I proventi della vendita di questo libro vengono devoluti da te a due associazioni che fanno capo al Liceo Montale di Roma, come mai questa scelta?
Risponde al mio desiderio di fare volontariato attivo che per impegni di vita e motivi di salute non ho potuto fare se non con interventi piccoli e saltuari. Nel momento in cui è arrivata la pubblicazione il mio pensiero, come un lampo nella mente, è stato chiaro e luminoso subito: “Che il mio dono diventi un dono”. Nel liceo Montale ho insegnato per 24 anni, e i miei studenti sono stati uno dei motori che mi sostenevano durante la scrittura. Mentre scrivevo pensavo a loro. Così ho chiuso il cerchio.
Tu hai lavorato con Luigi Annibaldi e Flavia Ganzenua, oltre che con me, in che modo i laboratori di scrittura ti hanno aiutata a scrivere questo romanzo?

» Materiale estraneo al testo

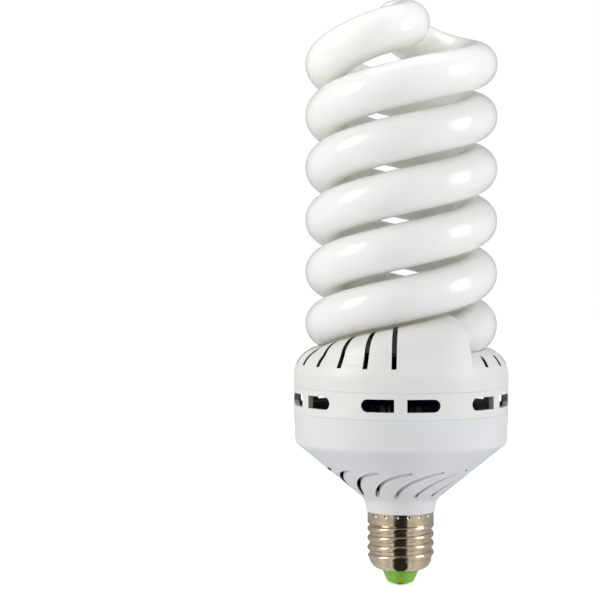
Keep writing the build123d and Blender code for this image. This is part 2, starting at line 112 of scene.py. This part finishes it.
paper = bpy.data.materials.new("white_paper")
paper.use_nodes = True
paper_nodes, paper_links = paper.node_tree.nodes, paper.node_tree.links
paper_shader = paper_nodes["Principled BSDF"]
paper_shader.inputs["Roughness"].default_value = 0.9
paper_shader.inputs["Base Color"].default_value = (0.79, 0.8, 0.84, 1)
paper_path = paper_nodes.new("ShaderNodeLightPath")
paper_place = paper_nodes.new("ShaderNodeTexCoord")
paper_glow = paper_nodes.new("ShaderNodeEmission")
paper_level = paper_nodes.new("ShaderNodeMath")
paper_level.operation = "MULTIPLY"
paper_level.inputs[1].default_value = paper_glow_level
paper_seen = paper_nodes.new("ShaderNodeAddShader")
paper_mirrored = paper_nodes.new("ShaderNodeEmission")
paper_mirrored.inputs["Strength"].default_value = mirrored_level
paper_pick = paper_nodes.new("ShaderNodeMixShader")
around = mirrored_ring(paper_nodes, paper_links, paper_place.outputs["Object"])
paper_links.new(around, paper_mirrored.inputs["Color"])
paper_links.new(paper_path.outputs["Is Camera Ray"], paper_level.inputs[0])
paper_links.new(paper_level.outputs[0], paper_glow.inputs["Strength"])
paper_links.new(paper_shader.outputs[0], paper_seen.inputs[0])
paper_links.new(paper_glow.outputs[0], paper_seen.inputs[1])
paper_links.new(paper_path.outputs["Is Glossy Ray"], paper_pick.inputs["Fac"])
paper_links.new(paper_seen.outputs[0], paper_pick.inputs[1])
paper_links.new(paper_mirrored.outputs[0], paper_pick.inputs[2])
paper_links.new(paper_pick.outputs[0], paper_nodes["Material Output"].inputs["Surface"])
table_data.materials.append(paper)

# The daylight is a dim white all round, and what the lens sees of it is plain white.
daylight = bpy.data.worlds.new("daylight")
scene.world = daylight
daylight.use_nodes = True
sky_nodes, sky_links = daylight.node_tree.nodes, daylight.node_tree.links
sky_nodes.clear()
sky_out = sky_nodes.new("ShaderNodeOutputWorld")
sky_dim = sky_nodes.new("ShaderNodeBackground")
sky_dim.inputs["Color"].default_value = (0.985, 0.99, 1.0, 1)
sky_dim.inputs["Strength"].default_value = 0.61
sky_seen = sky_nodes.new("ShaderNodeBackground")
sky_seen.inputs["Color"].default_value = (1, 1, 1, 1)
sky_mirrored = sky_nodes.new("ShaderNodeBackground")
sky_mirrored.inputs["Strength"].default_value = mirrored_level
sky_path = sky_nodes.new("ShaderNodeLightPath")
sky_place = sky_nodes.new("ShaderNodeTexCoord")
around = mirrored_ring(sky_nodes, sky_links, sky_place.outputs["Generated"])
sky_links.new(around, sky_mirrored.inputs["Color"])
pick_mirrored = sky_nodes.new("ShaderNodeMixShader")
pick_seen = sky_nodes.new("ShaderNodeMixShader")
sky_links.new(sky_path.outputs["Is Glossy Ray"], pick_mirrored.inputs["Fac"])
sky_links.new(sky_dim.outputs[0], pick_mirrored.inputs[1])
sky_links.new(sky_mirrored.outputs[0], pick_mirrored.inputs[2])
sky_links.new(sky_path.outputs["Is Camera Ray"], pick_seen.inputs["Fac"])
sky_links.new(pick_mirrored.outputs[0], pick_seen.inputs[1])
sky_links.new(sky_seen.outputs[0], pick_seen.inputs[2])
sky_links.new(pick_seen.outputs[0], sky_out.inputs["Surface"])


def soft_lamp(name, place, aim, side, watts, tint):
    data = bpy.data.lights.new(name, "AREA")
    data.shape = "RECTANGLE"
    data.size, data.size_y = side
    data.energy = watts
    data.color = tint
    lamp = bpy.data.objects.new(name, data)
    lamp.location = place
    lamp.rotation_euler = (Vector(aim) - Vector(place)).to_track_quat("-Z", "Y").to_euler()
    scene.collection.objects.link(lamp)


soft_lamp("left_softbox", (-0.98, -0.42, 0.55), (0, 0, 0.13), (0.5, 0.7), 5.5, (1, 0.985, 0.95))
soft_lamp("right_softbox", (0.98, -0.30, 0.40), (0, 0, 0.12), (0.5, 0.7), 4.3, (0.98, 0.99, 1))
soft_lamp("top_softbox", (-0.1, 0.15, 1.0), (0, 0, 0.13), (0.6, 0.6), 2.6, (1, 1, 0.99))

lens = bpy.data.cameras.new("photo_camera")
lens.lens = 105.5
lens.sensor_width = 36
camera = bpy.data.objects.new("photo_camera", lens)
camera.location = (0, -0.69, 0.129)
camera_aim = Vector((-0.0396, 0, 0.1113))
camera.rotation_euler = (camera_aim - camera.location).to_track_quat("-Z", "Y").to_euler()
scene.collection.objects.link(camera)
scene.camera = camera


# Glass tube. Two strands of opal glass wound side by side up the axis and joined by an S-shaped
# bridge: one sealed tube, drawn and bent hot round a mandrel, coated with phosphor inside and
# bare outside. Its two ends are pushed up to their middles into the cover's hoods.

glass_r = 0.0086
coil_r = 0.02885
coil_rise = 0.0406
coil_start_z = 0.1019
coil_turns = 2.5
end_turn = radians(-86)
glass_sides = 48
turn_step = radians(3)
wide_turn_r = 0.0200
tight_bend_r = 0.0125
bridge_steps = 60
bridge_climb = (0, 1.3, 2.8, 4.8, 7.0, 9.1, 11.0, 12.7, 14.3, 15.8, 16.8)
bridge_fall = (16.8, 16.9, 15.8, 13.6, 10.8, 8.0, 5.6, 3.8, 2.45, 1.22, 0)
slope_reach = 0.004
weld_reach = 1.8e-4


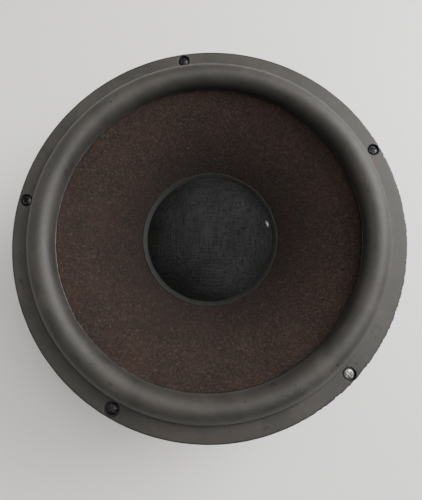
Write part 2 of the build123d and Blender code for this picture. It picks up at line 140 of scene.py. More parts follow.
lit_point = Vector((0, 0, 0.08))
lamps = [
    ("window_light", (0.95, 0.55, 0.80), 0.8, 23.0, "#FFFFFF"),
    ("bright_ceiling_light", (0.68, 0.15, 1.25), 1.0, 14.5, "#FFFEFC"),
    ("far_ceiling_light", (0.1, 0.8, 2.2), 1.4, 9.5, "#FFF8EE"),
    ("left_wall_glow", (-1.25, 0.40, 0.95), 0.8, 3.5, "#FFF9F2"),
]
for name, spot, size, watts, colour in lamps:
    lamp_data = bpy.data.lights.new(name, "AREA")
    lamp_data.size = size
    lamp_data.energy = watts
    lamp_data.color = linear(colour)[:3]
    lamp = bpy.data.objects.new(name, lamp_data)
    lamp.location = spot
    lamp.rotation_euler = (lit_point - Vector(spot)).to_track_quat("-Z", "Y").to_euler()
    bpy.context.scene.collection.objects.link(lamp)
room = bpy.data.worlds.new("pale_room")
room.use_nodes = True
room.node_tree.nodes["Background"].inputs["Color"].default_value = linear("#E6E8EA")
room.node_tree.nodes["Background"].inputs["Strength"].default_value = 0.27
bpy.context.scene.world = room


# ---------------------------------------------------------------- magnet system
# Two turned mild-steel plates, zinc plated, with a ring of black ferrite glued between them. The pole is
# turned from the same bar and staked into the back plate. Black glue squeezed out of both joints.
def turned_steel(name, dark, light, roughness):
    """Zinc-plated steel off a lathe: fine rings round the axis, under dull grey blotches of handled zinc."""
    material, tree, place = new_material(name)
    tool_pitch_mm = 0.6
    reach = add(tree, "ShaderNodeVectorMath", {0: place}, operation="LENGTH")
    phase = add(tree, "ShaderNodeMath", {0: reach, 1: 2 * math.pi * per_mm(tool_pitch_mm)},
                operation="MULTIPLY")
    rings = add(tree, "ShaderNodeMath", {0: phase}, operation="SINE")
    blotch = add(tree, "ShaderNodeTexNoise", {
        "Vector": place, "Scale": per_mm(14), "Detail": 4.0, "Distortion": 0.6})
    grit = add(tree, "ShaderNodeTexNoise", {"Vector": place, "Scale": per_mm(1.2), "Detail": 5.0})
    height = add(tree, "ShaderNodeMath", {0: rings, 1: 0.2, 2: grit}, operation="MULTIPLY_ADD")
    relief = add(tree, "ShaderNodeBump", {"Height": height, "Distance": 0.03 * MM})
    tint = add(tree, "ShaderNodeValToRGB", {"Fac": blotch}, stops=[(0.32, dark), (0.66, light)])
    gloss = add(tree, "ShaderNodeMapRange", {
        "Value": blotch, "To Min": roughness + 0.12, "To Max": roughness - 0.05})
    shader = add(tree, "ShaderNodeBsdfPrincipled", {
        "Base Color": tint, "Metallic": 0.9, "Roughness": gloss, "Normal": relief})
    add(tree, "ShaderNodeOutputMaterial", {"Surface": shader})
    return material


paint(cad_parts["back_plate"], turned_steel("zinc_plated_back_plate", "#86847C", "#A9A8A2", 0.42))
paint(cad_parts["top_plate"], turned_steel("zinc_plated_top_plate", "#7E7C75", "#A3A29C", 0.45))
paint(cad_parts["pole_piece"], turned_steel("turned_pole_steel", "#6E6B66", "#8F8D88", 0.38))

# Ferrite is a pressed, sintered and ground ceramic: dark grey, faintly speckled and nearly matt.
ferrite, tree, place = new_material("sintered_ferrite")
speckle = add(tree, "ShaderNodeTexNoise", {"Vector": place, "Scale": per_mm(1.5), "Detail": 6.0})
tint = add(tree, "ShaderNodeValToRGB", {"Fac": speckle}, stops=[(0.35, "#1E1E21"), (0.7, "#303034")])
pits = add(tree, "ShaderNodeTexNoise", {"Vector": place, "Scale": per_mm(0.8), "Detail": 8.0})
relief = add(tree, "ShaderNodeBump", {"Height": pits, "Distance": 0.08 * MM})
shader = add(tree, "ShaderNodeBsdfPrincipled", {
    "Base Color": tint, "Roughness": 0.62, "IOR": 1.9, "Normal": relief})
add(tree, "ShaderNodeOutputMaterial", {"Surface": shader})
paint(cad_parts["magnet"], ferrite)


def finished(name, mesh):
    """An object with this mesh, its normals outwards and its faces smooth."""
    work = bmesh.new()
    work.from_mesh(mesh)
    bmesh.ops.remove_doubles(work, verts=work.verts, dist=1e-7)
    bmesh.ops.recalc_face_normals(work, faces=work.faces)
    work.to_mesh(mesh)
    work.free()
    mesh.polygons.foreach_set("use_smooth", [True] * len(mesh.polygons))
    obj = bpy.data.objects.new(name, mesh)
    bpy.context.scene.collection.objects.link(obj)
    return obj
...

In un modo magico e strutturato al tempo stesso. Mi spiego: facevamo lezione, eseguivamo gli esercizi, mi giungevano le correzioni, ci ragionavo su, riscrivevo, e progressivamente cambiavano delle cose nel mio stile e nel mio approccio. Ma poi è successo che dall’oggi al domani qualcosa su cui non avevo lavorato in maniera metodica improvvisamente subisse una trasformazione radicale. È un processo che ho sperimentato personalmente anche nell’apprendimento sportivo o nella danza, meno in quello cognitivo. Penso sia qualcosa che ha a che fare con la creatività, processo misterioso e magico la cui chimica viene favorita all’interno di un laboratorio. L’insegnante in questo caso diventa un catalizzatore e, quando il supporto e l’incoraggiamento sono calorosi, come nel tuo caso e di Luigi e Flavia, in cui puntualità e professionalità si fondono con efficaci iniezioni di fiducia, la libertà di esprimersi prende il volo.